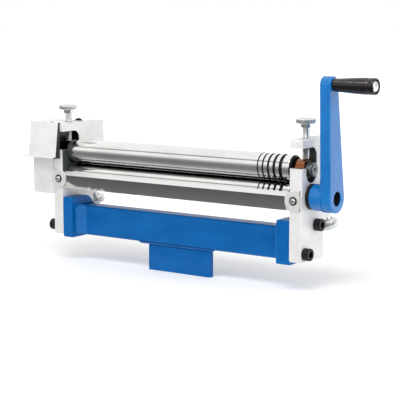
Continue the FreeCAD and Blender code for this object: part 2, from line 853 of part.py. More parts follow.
def gear_hood():
    """Sheet hood over the upper gear, clamped on top of the plate, open below."""
    hood = hood_loft(0, 0, 0).cut(hood_loft(cover_sheet, cover_sheet, hood_lip))
    low_z = box_floor_z + box_height + hood_gap
    plate_space = Vector(-outer - end_clearance, -end_clearance, box_floor_z)
    hood = hood.cut(Part.makeBox(hood_overlap + hood_lip, 2 * hood_depth, plate_height - box_floor_z,
                                 plate_space))
    front_y = -hood_front_top - hood_front_flare
    lip_front = Part.makeBox(hood_reach + hood_overlap + hood_lip, hood_lip, cover_sheet,
                             Vector(-outer - hood_reach - hood_lip, front_y - hood_lip, low_z))
    lip_side = Part.makeBox(hood_lip, hood_depth - front_y, cover_sheet,
                            Vector(-outer - hood_reach - hood_lip, front_y, low_z))
    hood = hood.fuse([lip_front, lip_side]).removeSplitter()
    for y, diameter in ((roller_axis_y, thread_diameter + 6 * thread_clearance),
                        (hood_screw_y, hood_screw_diameter)):
        start = Vector(-plate_middle, y, plate_height - 1)
        hood = hood.cut(Part.makeCylinder(diameter / 2, cover_sheet + 2, start))
    return hood


hood = gear_hood()
hood_seat = Vector(-plate_middle, hood_screw_y, plate_height + cover_sheet)
hood_screw = button_screw(hood_seat, Vector(0, 0, -1), hood_screw_diameter,
                          hood_screw_diameter * button_head_share, hood_screw_reach)
hood_hole = Vector(-plate_middle, hood_screw_y, plate_height - hood_screw_reach)
left_plate = left_plate.cut(Part.makeCylinder(hood_screw_diameter / 2, hood_screw_reach + 1, hood_hole))


# Crank: drawn upright about the lower roller's axis, then leaned forwards
hub_base = Vector(0, roller_axis_y, lower_axis_z)
crank_turn = Matrix()
crank_turn.move(-hub_base)
crank_turn.rotateX(math.radians(crank_lean_deg))
crank_turn.move(hub_base)


def leaned(shape):
    """Turns a piece of the crank from upright to where it stands."""
    return shape.transformed(crank_turn)


def crank_bar():
    """Flat bar that tapers from the hub end to the handle end, with round ends."""
    low = hub_base + Vector(arm_in, 0, 0)
    high = low + Vector(0, 0, crank_throw)
    tilt = math.asin((arm_root_radius - arm_tip_radius) / crank_throw)

    def on(centre, radius, angle):
        return centre + Vector(0, radius * math.cos(angle), radius * math.sin(angle))

    edges = [
        Part.LineSegment(on(low, arm_root_radius, tilt), on(high, arm_tip_radius, tilt)).toShape(),
        Part.Arc(on(high, arm_tip_radius, tilt), on(high, arm_tip_radius, math.pi / 2),
                 on(high, arm_tip_radius, math.pi - tilt)).toShape(),
        Part.LineSegment(on(high, arm_tip_radius, math.pi - tilt),
                         on(low, arm_root_radius, math.pi - tilt)).toShape(),
        Part.Arc(on(low, arm_root_radius, math.pi - tilt), on(low, arm_root_radius, -math.pi / 2),
                 on(low, arm_root_radius, tilt)).toShape(),
    ]
    bar = Part.Face(Part.Wire(edges)).extrude(Vector(arm_thickness, 0, 0))
    bar = bar.makeFillet(arm_edge_radius, [e for e in bar.Edges if abs(e.tangentAt(e.FirstParameter).x) < 0.5])
    bar = bar.cut(rod(arm_in - 1, arm_out + 1, roller_axis_y, lower_axis_z, journal_diameter))
    bolt_z = lower_axis_z + crank_throw
    return bar.cut(rod(arm_in - 1, arm_out + 1, roller_axis_y, bolt_z, grip_bolt_diameter))


def crank_hub():
    """Round boss between the thrust washer and the arm, keyed to the lower roller."""
    profile = [
        (0, hub_diameter / 2 - hub_chamfer),
        (hub_chamfer, hub_diameter / 2),
        (hub_length, hub_diameter / 2),
    ]
    body = turned(profile, hub_base + Vector(hub_in, 0, 0), Vector(1, 0, 0))
    body = body.cut(rod(hub_in - 1, arm_in + 1, roller_axis_y, lower_axis_z, journal_diameter))
    body = body.cut(key(hub_in - 1, hub_length + 2, roller_axis_y, lower_axis_z, True))
    hole = hub_base + Vector(hub_in + hub_length / 2, 0, 0)
    return body.cut(Part.makeCylinder(set_screw_diameter / 2, hub_diameter, hole, Vector(0, 1, 0)))


crank_arm = leaned(crank_bar())
hub = crank_hub()
crank_key = key(hub_in, crank_key_length, roller_axis_y, lower_axis_z, True)
lower_roller = lower_roller.cut(crank_key)
set_screw_length = hub_diameter / 2 - journal_radius - 0.5
set_screw = turned([(0, set_screw_diameter / 2), (set_screw_length, set_screw_diameter / 2)],
                   hub_base + Vector(hub_in + hub_length / 2, journal_radius, 0), Vector(0, 1, 0))
set_screw_top = hub_base + Vector(hub_in + hub_length / 2, journal_radius + set_screw_length + 0.01, 0)
set_screw = set_screw.common(rod(hub_in, arm_in, roller_axis_y, lower_axis_z, hub_diameter))
set_screw = set_screw.cut(hexagon_socket(set_screw_socket, set_screw_socket, set_screw_top, Vector(0, -1, 0)))
set_screw = set_screw.cut(rod(hub_in, arm_in, roller_axis_y, lower_axis_z, journal_diameter))

washer = rod(washer_in, hub_in, roller_axis_y, lower_axis_z, thrust_washer_diameter)
washer = washer.cut(rod(washer_in - 1, hub_in + 1, roller_axis_y, lower_axis_z, journal_diameter))

# Grip: slender at the arm, fullest near its end, with a recess for the bolt's head
grip_base = hub_base + Vector(arm_out + end_clearance, 0, crank_throw)
grip_small = grip_small_diameter / 2
grip_large = grip_large_diameter / 2
rim = grip_length - grip_end_radius
swell_end = grip_length - grip_swell_from_end
grip_profile = [
    (0, grip_small - arm_edge_radius),
    (arm_edge_radius, grip_small),
    (swell_end * 0.35, grip_small + (grip_large - grip_small) * 0.45),
    (swell_end * 0.7, grip_small + (grip_large - grip_small) * 0.86),
    (swell_end, grip_large),
    (rim, grip_large),
    (rim + grip_end_radius * math.sin(math.pi / 4), grip_large - grip_end_radius * (1 - math.cos(math.pi / 4)),
     grip_length, grip_large - grip_end_radius),
]
grip = turned(grip_profile, grip_base, Vector(1, 0, 0))
grip_bore = grip_bolt_diameter + 2 * running_clearance
grip = grip.cut(rod(arm_out, arm_out + grip_length + 2, grip_base.y, grip_base.z, grip_bore))
recess_from = grip_base.x + grip_length - grip_recess_depth
grip = grip.cut(rod(recess_from, recess_from + 2 * grip_recess_depth, grip_base.y, grip_base.z,
                    grip_recess_diameter))
grip = leaned(grip)

bolt_start = arm_out - arm_thickness + arm_edge_radius
head_from = recess_from + end_clearance - bolt_start
head_radius = grip_bolt_head_diameter / 2
head_edge = head_from + grip_bolt_head_height * 0.4
head_top = head_from + grip_bolt_head_height
grip_bolt_profile = [
    (0, grip_bolt_diameter / 2),
    (head_from, grip_bolt_diameter / 2),
    (head_from, head_radius),
    (head_edge, head_radius),
    (head_edge + grip_bolt_head_height * 0.44, head_radius * 0.55, head_top, dome_flat),
]
grip_bolt = turned(grip_bolt_profile, hub_base + Vector(bolt_start, 0, crank_throw), Vector(1, 0, 0))
grip_bolt = leaned(grip_bolt)

# Everything that is written, by node
frame_pieces = {
    "left_end_plate": left_plate,
    "right_end_plate": right_plate,
    "base_beam": base_beam,
    "left_flange": mirrored(flange(left_flange_thickness)),
    "right_flange": flange(right_flange_thickness),
    "flange_welds": Part.makeCompound(flange_welds),
    "vise_tab": vise_tab,
    "tab_weld": tab_weld,
    "plate_bolts": Part.makeCompound(plate_bolts),
    "front_guard": front_guard,
    "guard_screws": Part.makeCompound(guard_screws),
    "gear_box": cover_box,
    "gear_box_screws": Part.makeCompound(box_screws),
    "gear_hood": hood,
    "hood_screw": hood_screw,
    "lower_left_bush": mirrored(bush(inner, outer, roller_axis_y, lower_axis_z)),
    "lower_right_bush": bush(bush_inner, outer, roller_axis_y, lower_axis_z),
}
crank_pieces = {
    "lower_roller": lower_roller,
    "lower_gear": gear(gear_low_x, roller_axis_y, lower_axis_z, True, False),
    "lower_gear_key": key(gear_low_x, gear_face, roller_axis_y, lower_axis_z, False),
    "lower_gear_ring": retaining_ring(roller_axis_y, lower_axis_z),
    "lower_collar": left_collar(lower_axis_z),
    "lower_right_collar": right_collar(lower_axis_z),
    "thrust_washer": washer,
    "crank_hub": hub,
    "crank_arm": crank_arm,
    "crank_key": crank_key,
    "crank_set_screw": set_screw,
    "handle_bolt": grip_bolt,
    "handle_grip": grip,
}
upper_pieces = {
    "upper_roller": upper_roller,
    "upper_gear": gear(gear_low_x, roller_axis_y, upper_axis_z, False, True),
    "upper_gear_key": key(gear_low_x, gear_face, roller_axis_y, upper_axis_z, True),
    "upper_gear_ring": retaining_ring(roller_axis_y, upper_axis_z),
    "upper_collar": left_collar(upper_axis_z),
    "upper_right_collar": right_collar(upper_axis_z),
    "upper_left_bush": mirrored(bush(inner, outer, roller_axis_y, upper_axis_z)),
    "upper_right_bush": bush(bush_inner, bush_outer, roller_axis_y, upper_axis_z),
    "top_left_screw": mirrored(top_screw),
    "top_right_screw": top_screw,
}
rear_pieces = {
    "rear_roller": rear_roller,
    "rear_left_bush": mirrored(rear_bush),
    "rear_right_bush": rear_bush,
    "rear_left_screw": mirrored(rear_screw),
    "rear_right_screw": rear_screw,
}
for group in (frame_pieces, crank_pieces, upper_pieces, rear_pieces):
    for node, shape in group.items():
        write(node, shape)

print("upper axis", upper_axis_z, "notch", notch_lip_z, notch_top_z)
print("rear axis", rear_axis, "crank", arm_in, arm_out)
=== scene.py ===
import json
import math

import bmesh
import bpy
import numpy as np
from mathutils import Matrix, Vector


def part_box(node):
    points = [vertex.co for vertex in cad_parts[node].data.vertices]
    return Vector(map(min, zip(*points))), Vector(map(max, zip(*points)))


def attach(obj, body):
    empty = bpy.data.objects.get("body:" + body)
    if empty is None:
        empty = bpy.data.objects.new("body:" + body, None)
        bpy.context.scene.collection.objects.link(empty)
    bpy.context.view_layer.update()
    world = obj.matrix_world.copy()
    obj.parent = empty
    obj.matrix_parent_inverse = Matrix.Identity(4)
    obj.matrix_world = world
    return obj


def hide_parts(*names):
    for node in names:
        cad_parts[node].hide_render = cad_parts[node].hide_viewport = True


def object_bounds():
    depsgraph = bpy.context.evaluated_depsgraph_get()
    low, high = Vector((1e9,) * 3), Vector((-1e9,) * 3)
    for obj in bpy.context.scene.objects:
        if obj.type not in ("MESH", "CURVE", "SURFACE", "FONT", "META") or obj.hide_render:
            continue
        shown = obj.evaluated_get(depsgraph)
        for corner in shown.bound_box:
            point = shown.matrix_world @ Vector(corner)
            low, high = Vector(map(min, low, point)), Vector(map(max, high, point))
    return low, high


# Bench slip roll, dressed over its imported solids. Sizes are in millimetres and MM turns them
# to metres; +X runs along the rollers to the crank, +Y to the back, +Z up.

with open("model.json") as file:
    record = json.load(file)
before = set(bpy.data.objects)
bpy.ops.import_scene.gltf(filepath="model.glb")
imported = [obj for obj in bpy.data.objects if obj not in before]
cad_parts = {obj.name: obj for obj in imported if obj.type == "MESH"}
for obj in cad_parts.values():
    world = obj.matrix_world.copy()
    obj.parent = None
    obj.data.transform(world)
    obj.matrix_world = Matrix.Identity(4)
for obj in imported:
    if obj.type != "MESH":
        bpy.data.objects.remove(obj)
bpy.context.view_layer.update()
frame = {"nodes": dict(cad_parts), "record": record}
nodes = frame["nodes"]

MM = 0.001
RIGHT = np.array([1.0, 0.0, 0.0])
BACK = np.array([0.0, 1.0, 0.0])
UP = np.array([0.0, 0.0, 1.0])

# Faces of the end plates, the y of both front rollers' axes and the height of the lower one
plate_inner = 152.5
plate_outer = 166.5
plate_middle = (plate_inner + plate_outer) / 2
front_axis_y = 2.5
crank_axis_z = 83.7
sides = ((-1, "left"), (1, "right"))


# Materials
def linear(hex_colour):
    """sRGB hex such as "2180cd" to the linear RGBA that a shader socket takes."""
    channels = [int(hex_colour[i:i + 2], 16) / 255 for i in (0, 2, 4)]
    values = [c / 12.92 if c <= 0.04045 else ((c + 0.055) / 1.055) ** 2.4 for c in channels]
    return (*values, 1.0)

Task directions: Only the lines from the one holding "for group in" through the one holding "if empty is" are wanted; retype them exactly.

Answer for the task:
for group in (frame_pieces, crank_pieces, upper_pieces, rear_pieces):
    for node, shape in group.items():
        write(node, shape)

print("upper axis", upper_axis_z, "notch", notch_lip_z, notch_top_z)
print("rear axis", rear_axis, "crank", arm_in, arm_out)
=== scene.py ===
import json
import math

import bmesh
import bpy
import numpy as np
from mathutils import Matrix, Vector


def part_box(node):
    points = [vertex.co for vertex in cad_parts[node].data.vertices]
    return Vector(map(min, zip(*points))), Vector(map(max, zip(*points)))


def attach(obj, body):
    empty = bpy.data.objects.get("body:" + body)
    if empty is None:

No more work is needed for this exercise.